Lights & Sound by Julieann Wilks

Marty Barrett
Dave Bellenoit
Paul D'Amato
Julie Perkins

Keyboards.....................David Coleman
Drums.............................Dan Lucas
Guitar.........................Greg Passler
Guitar, Lead Vocals..........Scott Ricciuti

Sketch-comedy is rare in a world where stand-up comics in- one can get by with locker-room language and attitude. Thus it's a pleasure to report that a SRO crowd at the Back Alley Theatre could still laugh in unison at things that are funny because of the way the words fit together.

Take a sketch in which "Billy Christ" wears a garment proclaiming "My big brother went to Jerusalem but all I got was this lousy t-shirt." His classmates at Divinity School are Buddha and Zarathustra, and the teacher demands he manifest what he's learned of omniscience to rat on which student sent the plague of locusts to her bathroom the night before. When Billy's outraged father shouts "Jesus, Mary!" "And, Joseph, I want you to... " is the split-second reply.
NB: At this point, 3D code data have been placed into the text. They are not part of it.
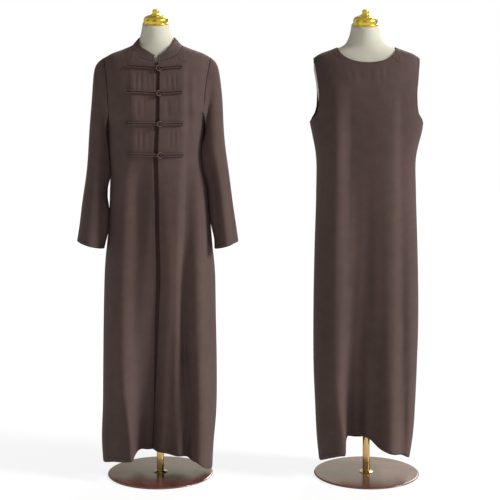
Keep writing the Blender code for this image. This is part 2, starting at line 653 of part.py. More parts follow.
def neck_edge(right, back, left):
    """Outer and inner points of the panels' neck edge, from the right front round to the left."""
    front, middle = FRONT_COLUMNS - SHOULDER_COLUMNS, BACK_COLUMNS
    edges = []
    for ahead, behind, other in ((right.outer[-1], back.outer[-1], left.outer[-1]),
                                 (right.inner[-1], back.inner[-1], left.inner[-1])):
        across = behind[middle - NECK_COLUMNS:middle + NECK_COLUMNS + 1]
        row = ahead[:front] + [(ahead[front] + across[0]) / 2] + across[1:-1]
        row += [(other[front] + across[-1]) / 2] + list(reversed(other[:front]))
        edges.append(row)
    return edges


def collar_wall(cut, right_start, left_start, edge):
    """The stand collar, seated on the panels' neck edge, from one front end round to the other."""
    low, high = cut.neck, COLLAR_TOP
    front = FRONT_COLUMNS - SHOULDER_COLUMNS
    back = NECK_COLUMNS
    stations = []
    first = math.asin(-right_start / low.half_width)
    stations += [(-neck_turn(first, k, front), "front") for k in range(front)]
    stations += [(-neck_turn(0.0, k, back), "back") for k in range(back, 0, -1)]
    stations += [(neck_turn(0.0, k, back), "back") for k in range(0, back + 1)]
    first = math.asin(left_start / low.half_width)
    stations += [(neck_turn(first, k, front), "front") for k in range(front - 1, -1, -1)]
    grid = []
    for r in range(COLLAR_ROWS + 1):
        t = r / COLLAR_ROWS
        row = []
        for index, (turn, face) in enumerate(stations):
            from_end = min(index, len(stations) - 1 - index)
            short = COLLAR_END * math.exp(-from_end)
            height = lerp(0.0, 1.0 - short, t)
            low_z = lerp(cut.neck_point_z, getattr(low, face + "_z"), math.cos(turn))
            high_z = lerp(COLLAR_SIDE_Z, getattr(high, face + "_z"), math.cos(turn))
            x = lerp(low.half_width, high.half_width, height) * math.sin(turn)
            z = lerp(low_z, high_z, height)
            row.append(cut.point(x, z, face))
        grid.append(row)
    wall = Wall(grid, Vector((0.0, 1.0, 0.0)))
    for face, seam in ((wall.outer, edge[0]), (wall.inner, edge[1])):
        for c, point in enumerate(seam):
            along = (seam[min(c + 1, len(seam) - 1)] - seam[max(c - 1, 0)]).normalized()
            up = grid[1][c] - grid[0][c]
            face[0][c] = point + (up - along * up.dot(along)).normalized() * COLLAR_SEAT
    return wall


def underlap_wall(right, left):
    """The strip behind the front opening, on the fronts' own points, set back under the left front."""
    outer, inner = [], []
    for r in range(SKIRT_ROWS + ARMHOLE_ROWS):
        face, back = [], []
        for front, c, share in ((right, 1, 0.0), (right, 0, 0.3), (left, 0, 0.8), (left, 1, 1.0)):
            out = (front.outer[r][c] - front.inner[r][c]).normalized()
            fade = min(max(UNDERLAP_TOP - front.inner[r][c].z, 0.0) / UNDERLAP_FADE, 1.0)
            point = front.inner[r][c] - out * (UNDERLAP_SEAT + UNDERLAP_SET_BACK * share * fade)
            face.append(point)
            back.append(point - out * CLOTH)
        outer.append(face)
        inner.append(back)
    for rows in (outer, inner):
        rows[0] = [lerp(low, high, UNDERLAP_HEM_SHARE) for low, high in zip(rows[0], rows[1])]
    return Wall.between(outer, inner)


def on_panels(trees, x, z):
    """The outermost point of the sewn panels at x and z, bridged where the front opening gapes."""
    hits = []
    for reach in (0.0, OPENING_BRIDGE):
        if not hits:
            hits = [tree.ray_cast(Vector((x + side * reach, -1.0, z)), Vector((0.0, 1.0, 0.0)))[0]
                    for tree in trees for side in (-1, 1)]
            hits = [hit for hit in hits if hit]
    return Vector((x, min(hit.y for hit in hits), z))


def tube(name, points, radius):
    """A round cord along a path, with closed ends."""
    work = bmesh.new()
    rings = []
    for i, point in enumerate(points):
        ahead = (points[min(i + 1, len(points) - 1)] - points[max(i - 1, 0)]).normalized()
        side = ahead.cross(Vector((0.0, -1.0, 0.0))).normalized()
        up = side.cross(ahead)
        ring = []
        for k in range(CORD_SIDES):
            turn = 2 * math.pi * (k + 0.5) / CORD_SIDES
            ring.append(work.verts.new(point + side * radius * math.cos(turn) + up * radius * math.sin(turn)))
        rings.append(ring)
    for low, high in zip(rings, rings[1:]):
        for k in range(CORD_SIDES):
            n = (k + 1) % CORD_SIDES
            work.faces.new((low[k], low[n], high[n], high[k]))
    for ring in (rings[0], rings[-1]):
        work.faces.new(ring)
    return finish_mesh(work, name)


def frog_path(frog, trees, way, reach, bight):
    """A doubled cord: out from the knot, round and back, lying on the panels."""
    half = FROG_CORD_SPACING / 2
    turn_radius = KNOT_RADIUS + FROG_CORD_RADIUS + SEAM_GAP
    near = turn_radius + FROG_CORD_RADIUS if bight else KNOT_RADIUS + SEAM_GAP
    upper = [(lerp(near, reach - FROG_KNOT_X * way, k / FROG_STEPS), half) for k in range(FROG_STEPS + 1)]
    lower = [(a, -b) for a, b in reversed(upper)]
    if bight:
        bend = [(turn_radius * math.cos(t), turn_radius * math.sin(t))
                for t in (math.radians(a) for a in BIGHT_TURNS)]
        marks = list(reversed(upper)) + bend + list(reversed(lower))
    else:
        marks = upper + [(upper[-1][0] + half, 0.0)] + lower
    points = []
    for along, across in marks:
        x = FROG_KNOT_X + way * along
        z = frog.z + frog.rise * max(along, 0.0) / reach + across
        over = min(max(-along / turn_radius * BIGHT_CLIMB, 0.0), 1.0) * (2 * FROG_CORD_RADIUS + BIGHT_GAP)
        points.append(on_panels(trees, x, z) - Vector((0.0, FROG_CORD_RADIUS + FROG_SEAT + over, 0.0)))
    return points


def knot_mesh(name, centre):
    """A small round knot, a little flattened towards the cloth."""
    work = bmesh.new()
    bmesh.ops.create_uvsphere(work, u_segments=KNOT_SIDES, v_segments=KNOT_RINGS, radius=KNOT_RADIUS)
    for vertex in work.verts:
        vertex.co = centre + Vector((vertex.co.x, vertex.co.y * KNOT_FLATNESS, vertex.co.z))
    return finish_mesh(work, name)


def frogs(trees, x):
    """Four rows of frog closures: a knotted cord, its knot and the loop that holds it."""
    for number, frog in enumerate(FROGS, 1):
        prefix = "abaya_frog_%d" % number
        paths = {
            "_knot_cord": frog_path(frog, trees, -1, FROG_REACH_RIGHT, bight=False),
            "_loop": frog_path(frog, trees, 1, FROG_REACH_LEFT, bight=True),
        }
        for part, path in paths.items():
            place(prefix + part, tube(prefix + part, path, FROG_CORD_RADIUS), "cord", x)
        hit = on_panels(trees, FROG_KNOT_X, frog.z)
        centre = hit + Vector((0.0, -(KNOT_RADIUS + SEAM_GAP), 0.0))
        place(prefix + "_knot", knot_mesh(prefix + "_knot", centre), "cord", x)


def tree_of(wall):
    """A search tree over a wall's outer face."""
    points = [p for row in wall.outer for p in row]
    columns = len(wall.outer[0])
    faces = [(r * columns + c, r * columns + c + 1, (r + 1) * columns + c + 1, (r + 1) * columns + c)
             for r in range(len(wall.outer) - 1) for c in range(columns - 1)]
    return BVHTree.FromPolygons(points, faces)


def abaya(x):
    """The abaya: two fronts, back, underlap, collar, sleeves and frogs."""
    cut = Cut(ABAYA, ABAYA_ARMHOLE, ABAYA_NECK,
              {"front": ABAYA_FRONT_HEM, "back": ABAYA_BACK_HEM},
              {"front": ABAYA_FRONT_FOLDS, "back": ABAYA_BACK_FOLDS})
    right_edge, left_edge = Table(RIGHT_FRONT_EDGE), Table(LEFT_FRONT_EDGE)
    rows = SKIRT_ROWS + ARMHOLE_ROWS + 1
    ahead, behind = Vector((0.0, -1.0, 0.0)), Vector((0.0, 1.0, 0.0))
    marks = seam_marks(rows, FRONT_COLUMNS + 1, [FRONT_COLUMNS])
    right = Wall(cut.half("front", -1, FRONT_COLUMNS, lambda z: -right_edge.at(z, "x")), ahead, square=marks)
    left = Wall(cut.half("front", 1, FRONT_COLUMNS, lambda z: left_edge.at(z, "x")), ahead, square=marks)
    marks = seam_marks(rows, 2 * BACK_COLUMNS + 1, [0, 2 * BACK_COLUMNS])
    back = Wall(cut.whole("back", BACK_COLUMNS), behind, square=marks)
    place("abaya_front_right", right.mesh("abaya_front_right"), "cloth", x)
    place("abaya_front_left", left.mesh("abaya_front_left"), "cloth", x)
    place("abaya_back", back.mesh("abaya_back"), "cloth", x)
    place("abaya_underlap", underlap_wall(right, left).mesh("abaya_underlap"), "cloth", x)
    neck = ABAYA_NECK.front_z
    collar = collar_wall(cut, right_edge.at(neck, "x"), left_edge.at(neck, "x"), neck_edge(right, back, left))
    place("abaya_collar", collar.mesh("abaya_collar"), "cloth", x)
    for name, front, column, rings, way in (("right", right, 0, SLEEVE_RIGHT, -1),
                                            ("left", left, 2 * BACK_COLUMNS, SLEEVE_LEFT, 1)):
        sleeve = sleeve_wall(front, FRONT_COLUMNS, back, column, rings, way)
        place("abaya_sleeve_" + name, sleeve.mesh("abaya_sleeve_" + name), "cloth", x)
    frogs([tree_of(right), tree_of(left)], x)


def dress(x, lean):
    """The sleeveless dress: front and back."""
    cut = Cut(DRESS, DRESS_ARMHOLE, DRESS_NECK,
              {"front": DRESS_FRONT_HEM, "back": DRESS_BACK_HEM},
              {"front": DRESS_FRONT_FOLDS, "back": DRESS_BACK_FOLDS})
    rows = SKIRT_ROWS + ARMHOLE_ROWS + 1
    for face, columns, away in (("front", FRONT_COLUMNS, -1.0), ("back", BACK_COLUMNS, 1.0)):
        marks = seam_marks(rows, 2 * columns + 1, [0, 2 * columns])
        wall = Wall(cut.whole(face, columns), Vector((0.0, away, 0.0)), square=marks)
        place("dress_" + face, wall.mesh("dress_" + face), "cloth", x, lean)


def centre_all():
    """Moves the set so that its origin is under the middle of its box, on the floor."""
    corners = [v.co for item in bpy.context.scene.objects for v in item.data.vertices]
    middle = Vector([(min(c[i] for c in corners) + max(c[i] for c in corners)) / 2 for i in range(3)])
    middle.z = min(c.z for c in corners)
    for item in bpy.context.scene.objects:
        for vertex in item.data.vertices:
            vertex.co -= middle


def main():
    """Builds both forms and both garments in an empty scene."""
    for item in list(bpy.data.objects):
        bpy.data.objects.remove(item, do_unlink=True)
    dress_form("abaya", ABAYA_FORM_X, 0.0)
    dress_form("dress", DRESS_FORM_X, DRESS_LEAN)
    abaya(ABAYA_FORM_X)
    dress(DRESS_FORM_X, DRESS_LEAN)
    centre_all()


main()
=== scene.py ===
"""Looks of the abaya set: an open-front abaya and a sleeveless dress, each on its own dress form.

Metres, +Z up, the garments face -Y. Right and left are the wearer's right and left. A place on a
garment is given as its distance from the garment's centre line and its height above the floor.
"""

import logging
import math
from collections.abc import Sequence
from dataclasses import dataclass, field
from enum import Enum
from functools import cache

import bmesh
import bpy
import numpy as np
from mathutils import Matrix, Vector
from mathutils.bvhtree import BVHTree


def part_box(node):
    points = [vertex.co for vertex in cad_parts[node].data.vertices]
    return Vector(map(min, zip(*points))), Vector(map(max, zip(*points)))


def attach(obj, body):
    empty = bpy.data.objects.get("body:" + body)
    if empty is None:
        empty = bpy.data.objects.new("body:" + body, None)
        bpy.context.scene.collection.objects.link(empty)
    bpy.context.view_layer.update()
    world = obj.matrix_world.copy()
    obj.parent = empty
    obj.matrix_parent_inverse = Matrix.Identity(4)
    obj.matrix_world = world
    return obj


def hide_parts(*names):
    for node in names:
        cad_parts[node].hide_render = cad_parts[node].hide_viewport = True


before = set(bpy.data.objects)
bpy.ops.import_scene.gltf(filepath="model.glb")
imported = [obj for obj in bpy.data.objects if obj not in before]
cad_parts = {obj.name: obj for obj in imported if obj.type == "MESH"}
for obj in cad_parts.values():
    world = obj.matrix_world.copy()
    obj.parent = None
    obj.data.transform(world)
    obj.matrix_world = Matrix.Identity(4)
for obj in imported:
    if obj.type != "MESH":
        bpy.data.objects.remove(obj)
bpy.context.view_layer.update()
LOG = logging.getLogger("abaya_set")

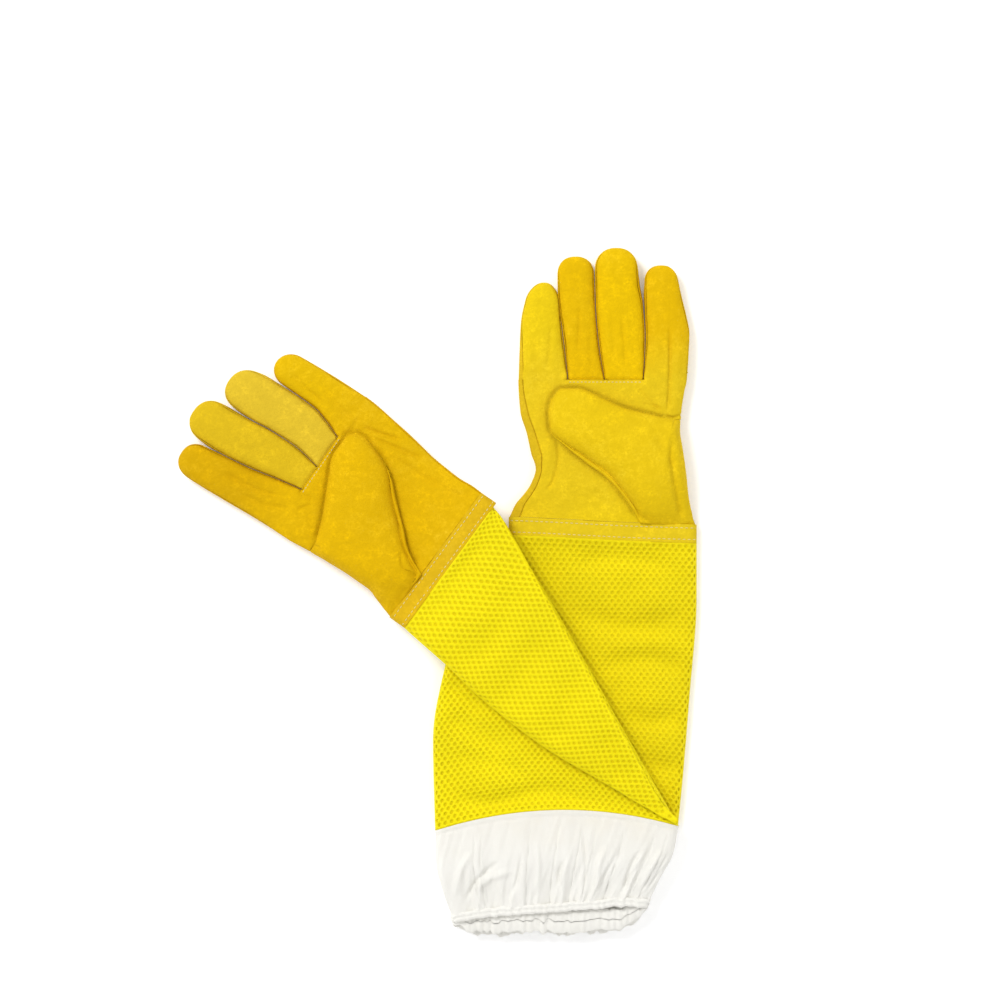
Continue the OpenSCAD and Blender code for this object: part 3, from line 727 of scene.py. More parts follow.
def hem_pieces(name, tube, body, seed):
    """The gathered casing round the mouth of a cuff, and the elastic inside it."""
    half_n = 170
    k = (np.arange(half_n) + 0.5) / half_n
    lo, hi = tube.limits(np.array(1.0))

    def loop(t):
        top = tube.points(mix(hi, lo, k), np.full(half_n, t), 1)
        under = tube.points(mix(lo, hi, k), np.full(half_n, t), -1)
        return np.concatenate([top, under])

    base = loop(1.0)
    along = unit(loop(1.04) - loop(0.96))
    around = unit(np.roll(base, -1, 0) - np.roll(base, 1, 0))
    out = unit(np.cross(around, along))
    out = out * (np.sign((out[:half_n, 2]).sum()) or 1.0)
    s = np.concatenate([[0], np.cumsum(np.linalg.norm(np.diff(base, axis=0), axis=1))])
    total = s[-1] + np.linalg.norm(base[0] - base[-1])
    wobble = noise(s, 0 * s, 4.2, seed + 11) + 0.6 * noise(s, 0 * s, 2.1, seed + 12)
    wobble = wobble * smooth(0, 8, s) * smooth(0, 8, total - s)
    pleat = np.abs(np.sin(np.pi * s / 5.1 + 1.6 * noise(s, 0 * s, 14, seed + 13)))
    under = np.concatenate([0 * k, np.sin(np.pi * k) ** 0.35])
    slant = np.concatenate([0 * k, curve([(0, -2.5), (0.35, -2.5), (0.6, 0.5), (0.85, 3.5), (1, 2)])(k)])
    base = base + along * (0.7 * wobble + under * (1.4 * wobble + slant - 3.6))[:, None]
    base[:, 2] += under * 2.2
    turn = np.radians(np.linspace(-178, 178, 29))
    section_t, section_n = np.sin(turn), np.cos(turn)
    wide = (mix(3.4, 8.6, under) * (0.94 + 0.06 * pleat))[:, None]
    deep = (mix(1.7, 1.2, under) + 0.75 * pleat + 0.45 * wobble)[:, None] * np.ones(len(turn))
    stitched = 0.9 * np.exp(-((np.degrees(turn) / 16) ** 2))[None, :] * (1 - under[:, None])
    deep = np.maximum(deep - stitched, 0.5)
    flute = (0.9 * noise(s, 0 * s, 2.2, seed + 14) * under)[:, None] * np.ones(len(turn))
    p = (base[:, None, :] + along[:, None, :] * (wide * section_t)[..., None]
         + out[:, None, :] * ((deep + flute) * section_n)[..., None] - out[:, None, :] * 0.5)
    p[..., 2] = np.maximum(p[..., 2], tube.floor + 0.05)
    away = p - base[:, None, :]
    casing = panel(f"{name}_hem", p, 0.55, CANVAS, away, wrap=True)
    keep(casing, body, [f"{name.replace('_cuff', '')}_hem_casing"])
    width = np.linspace(-2.2, 2.2, 9)
    ribs = 0.12 * np.cos(np.arange(9) * math.pi)
    tape = (base[:, None, :] + along[:, None, :] * width[None, :, None]
            + out[:, None, :] * (ribs[None, :, None] - 0.35))
    band = panel(f"{name}_elastic_tape", tape, 0.8, ELASTIC, out[:, None, :] + 0 * tape, wrap=True)
    keep(band, body, [f"{name}_elastic"])


cuff_pieces("right_cuff", "right_gauntlet", 0, 3.5, 31, 0.4)
cuff_pieces("left_cuff", "left_gauntlet", LEVEL, 1.0, 47, 1.0)


# ---------------------------------------------------------------- hands
HAND_EDGE_PINKY = (
    curve([(8, -66), (10, -65), (20, -61), (30, -55), (40, -50), (50, -47), (60, -50), (75, -53.6),
           (90, -57.8), (112, -59.2), (120, -59.2)]),
    curve([(8, -55.5), (17, -55.8), (29, -55), (46, -56), (65, -58.6), (89, -62.2), (117, -65),
           (125, -65)]),
)
HAND_EDGE_THUMB = (
    curve([(8, 66), (10, 65), (20, 62), (31, 60), (49, 58), (63, 56), (77, 54), (90, 55), (105, 57.5),
           (112, 59), (120, 59)]),
    curve([(8, 53), (15, 51), (27, 48), (40, 45), (55, 45), (72, 45.5), (88, 46.5), (108, 48.5),
           (117, 48.5), (125, 48.5)]),
)
HAND_TOP = curve([(9, 11.3), (20, 12.6), (30, 14.2), (42, 15.6), (60, 16.4), (120, 16.4)])
SEAM_ANGLE = (
    curve([(10, 140), (20, 141), (30, 143), (50, 146), (60, 136), (75, 139), (90, 143), (105, 151),
           (112, 153)]),
    curve([(10, 165), (117, 165)]),
)
HAND_SECTION = 0.42  # bends the sine and cosine of a circle into the hand's flat section
HIDE_T = 1.3
HAND_Y0 = 9.8
KNUCKLE = (112, 117)
ROOT_LOW = ((26, 10.4), (15, 10.4))
ROOT_HIGH = ((48.5, 84), (39.5, 88))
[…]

"Now THAT'S Funny" they call it. Marty Barrett is a beanpole-tall understudy for Ray Bolger while his more compact partner Dave Bellenoit is his devilish Dudley Moore. Julie Perkins has all the female roles and Paul D'Amato has ... all the other ones. Overamplified songs from an electronic quartet called HUCK break up the sequence of skits.

Marty and Dave really do know what's funny. Their singing Irish McAllister Brothers have just finished a triumphal tour of the Dracut State Forest. Their improv bit turns bits of information from the audience into quick songs that actually have rhyme as well as rhythm. They have one bit in which one routine has been given a deliberately tepid final line so they can run it again, insisting that a bad sketch is always funnier if you add alcohol and do it in pigeon-Spanish. The recurrence of remembered shtick and the dueling brandy-snifters do indeed make the sketch- redux funny.

This is, of course, rough theater. In shadowy breaks Paul D'Amato wrestles a prop desk made apparently of concrete to an approximate place in the lights, while scrambled costume-changes happen behind an irrelevant curtain. Cues or lines can get dropped, and lights can go out, or on, a second early or late. But this only adds atmosphere to neatly written and solidly performed material that's actually been memorized and rehearsed and that plays with the mind. And that's Funny.